“I'm beginning to think climate change might be a problem. After all, every media outlet I know has been banging on about it incessantly for as long as I can remember (given the state of my attention span), and the message is always the same: climate change is a problem. I think they might be trying to tell me something. But what to do about it? I know! Let's burn off some aviation fuel by flying the usual politicians to a city in Scotland and asking them to agree that climate change is a problem. That should fix it!”
Heard the news at 11am this morning. Apparently, there are long queues to get into COP26 for the first day’s business. Reminded me of Sibos back in the day: never plan anything for the first hour of the first day of a big conference.

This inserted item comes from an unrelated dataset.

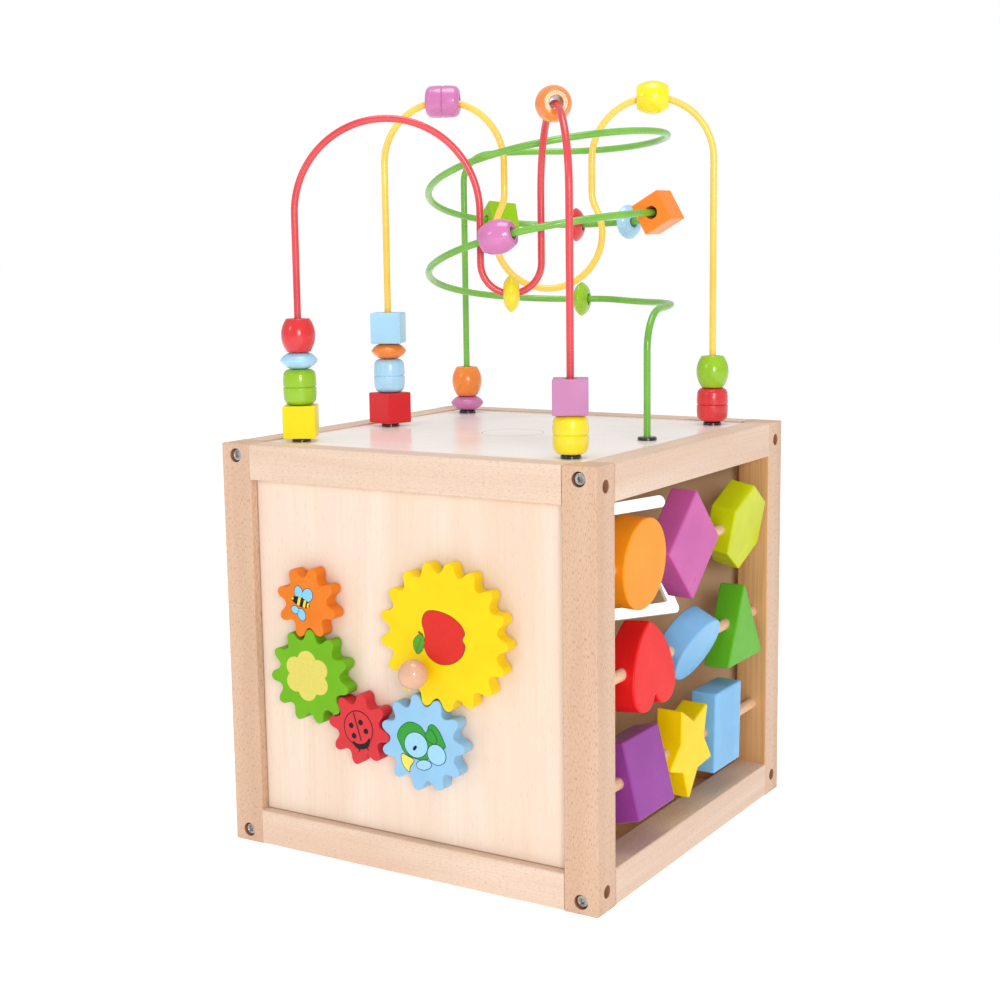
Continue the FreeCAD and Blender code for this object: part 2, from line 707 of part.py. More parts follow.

Just ever so slightly interesting (to me, anyway) that Laura Kuennsberg was telling Woman’s Hour (actually, at 10.55-ish) that COP26 would be significant even if it failed, and that agreements already reached would not be invalidated by a failure at COP26. I had been wondering how they (the ministerial ‘they’, not the BBC ‘they’) would spin it as a success despite the absence of Russia and China – but hey, I’m not any more.

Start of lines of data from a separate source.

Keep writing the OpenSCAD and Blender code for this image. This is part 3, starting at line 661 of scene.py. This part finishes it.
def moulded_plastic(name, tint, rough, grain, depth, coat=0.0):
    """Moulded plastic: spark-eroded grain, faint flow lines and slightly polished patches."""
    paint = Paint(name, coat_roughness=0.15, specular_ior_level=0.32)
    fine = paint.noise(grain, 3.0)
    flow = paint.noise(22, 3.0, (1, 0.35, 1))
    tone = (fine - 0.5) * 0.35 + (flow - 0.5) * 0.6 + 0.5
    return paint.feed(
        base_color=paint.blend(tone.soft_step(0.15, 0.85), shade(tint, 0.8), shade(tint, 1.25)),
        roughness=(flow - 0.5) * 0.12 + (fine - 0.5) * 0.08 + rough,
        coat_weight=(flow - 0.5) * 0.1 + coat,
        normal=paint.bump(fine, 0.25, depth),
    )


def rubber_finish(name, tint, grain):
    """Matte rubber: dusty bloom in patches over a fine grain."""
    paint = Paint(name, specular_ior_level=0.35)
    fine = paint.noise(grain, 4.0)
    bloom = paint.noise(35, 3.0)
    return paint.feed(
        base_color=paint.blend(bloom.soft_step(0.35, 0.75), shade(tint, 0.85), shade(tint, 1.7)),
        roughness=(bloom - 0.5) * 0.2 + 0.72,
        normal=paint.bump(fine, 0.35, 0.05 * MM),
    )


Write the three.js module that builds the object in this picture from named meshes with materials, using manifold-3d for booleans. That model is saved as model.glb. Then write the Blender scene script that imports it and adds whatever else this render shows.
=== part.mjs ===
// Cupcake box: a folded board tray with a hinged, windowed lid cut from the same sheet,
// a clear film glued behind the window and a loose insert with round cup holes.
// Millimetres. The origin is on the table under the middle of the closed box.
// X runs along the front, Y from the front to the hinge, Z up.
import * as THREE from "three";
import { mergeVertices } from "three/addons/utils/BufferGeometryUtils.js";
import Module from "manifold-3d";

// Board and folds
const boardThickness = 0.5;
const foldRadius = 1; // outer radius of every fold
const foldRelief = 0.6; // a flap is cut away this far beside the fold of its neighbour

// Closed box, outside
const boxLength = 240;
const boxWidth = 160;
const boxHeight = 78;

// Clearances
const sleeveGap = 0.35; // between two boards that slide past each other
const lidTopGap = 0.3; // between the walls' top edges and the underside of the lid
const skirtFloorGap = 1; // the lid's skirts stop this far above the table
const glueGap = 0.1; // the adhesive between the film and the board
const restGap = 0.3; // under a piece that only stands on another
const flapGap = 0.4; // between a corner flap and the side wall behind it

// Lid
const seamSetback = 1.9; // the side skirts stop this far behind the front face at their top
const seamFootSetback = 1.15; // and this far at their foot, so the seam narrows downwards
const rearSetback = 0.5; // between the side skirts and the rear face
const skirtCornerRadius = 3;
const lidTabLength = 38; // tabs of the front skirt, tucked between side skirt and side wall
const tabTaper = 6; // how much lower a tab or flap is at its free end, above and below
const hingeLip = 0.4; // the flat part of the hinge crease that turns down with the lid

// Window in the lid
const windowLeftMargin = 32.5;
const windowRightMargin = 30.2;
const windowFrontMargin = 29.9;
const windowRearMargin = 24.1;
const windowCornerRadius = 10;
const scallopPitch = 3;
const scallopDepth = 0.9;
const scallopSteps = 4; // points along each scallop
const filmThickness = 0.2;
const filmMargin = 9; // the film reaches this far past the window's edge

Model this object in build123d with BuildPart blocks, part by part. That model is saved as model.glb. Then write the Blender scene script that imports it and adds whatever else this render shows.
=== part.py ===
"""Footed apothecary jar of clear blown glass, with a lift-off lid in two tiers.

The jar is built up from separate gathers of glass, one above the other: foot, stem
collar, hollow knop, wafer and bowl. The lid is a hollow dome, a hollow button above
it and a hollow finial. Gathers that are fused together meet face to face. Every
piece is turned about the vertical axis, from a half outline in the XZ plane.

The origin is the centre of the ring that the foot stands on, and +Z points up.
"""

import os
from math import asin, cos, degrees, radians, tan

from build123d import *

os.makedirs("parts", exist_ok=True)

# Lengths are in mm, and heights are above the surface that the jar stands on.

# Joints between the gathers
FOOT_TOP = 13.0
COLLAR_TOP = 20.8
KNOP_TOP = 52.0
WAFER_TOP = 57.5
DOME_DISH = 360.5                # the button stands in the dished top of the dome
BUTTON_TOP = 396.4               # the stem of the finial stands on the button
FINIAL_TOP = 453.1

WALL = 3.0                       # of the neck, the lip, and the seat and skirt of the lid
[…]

Here’s what I think will happen.
Today’s media-political complex will continue as before. We will save the world every few years, by making speeches at conferences and setting climate-change targets, and the weather will go on getting weirder. We will be lulled into a new normal incrementally, televised catastrophe by televised catastrophe, and behind the scenes, the lobbying will continue. Fossil-fuel burning will be banned, but there will be exemptions for influential countries that want to burn fossil fuels.
Meanwhile, the world will change.
The pandemic will continue (we’ve been educated, entertained, trained to a story arc whereby it’s over, but it isn’t), birth rates will continue to fall, the ice caps will melt, cities will burn…
…and all of a sudden we’ll wake up to realise that the decision-makers are looking younger; they’re sounding more assertive; they don’t seem to take seriously the inertia-inducing processes, procedures and speech patterns of today’s – but suddenly, they’re of yesterday’s – politics.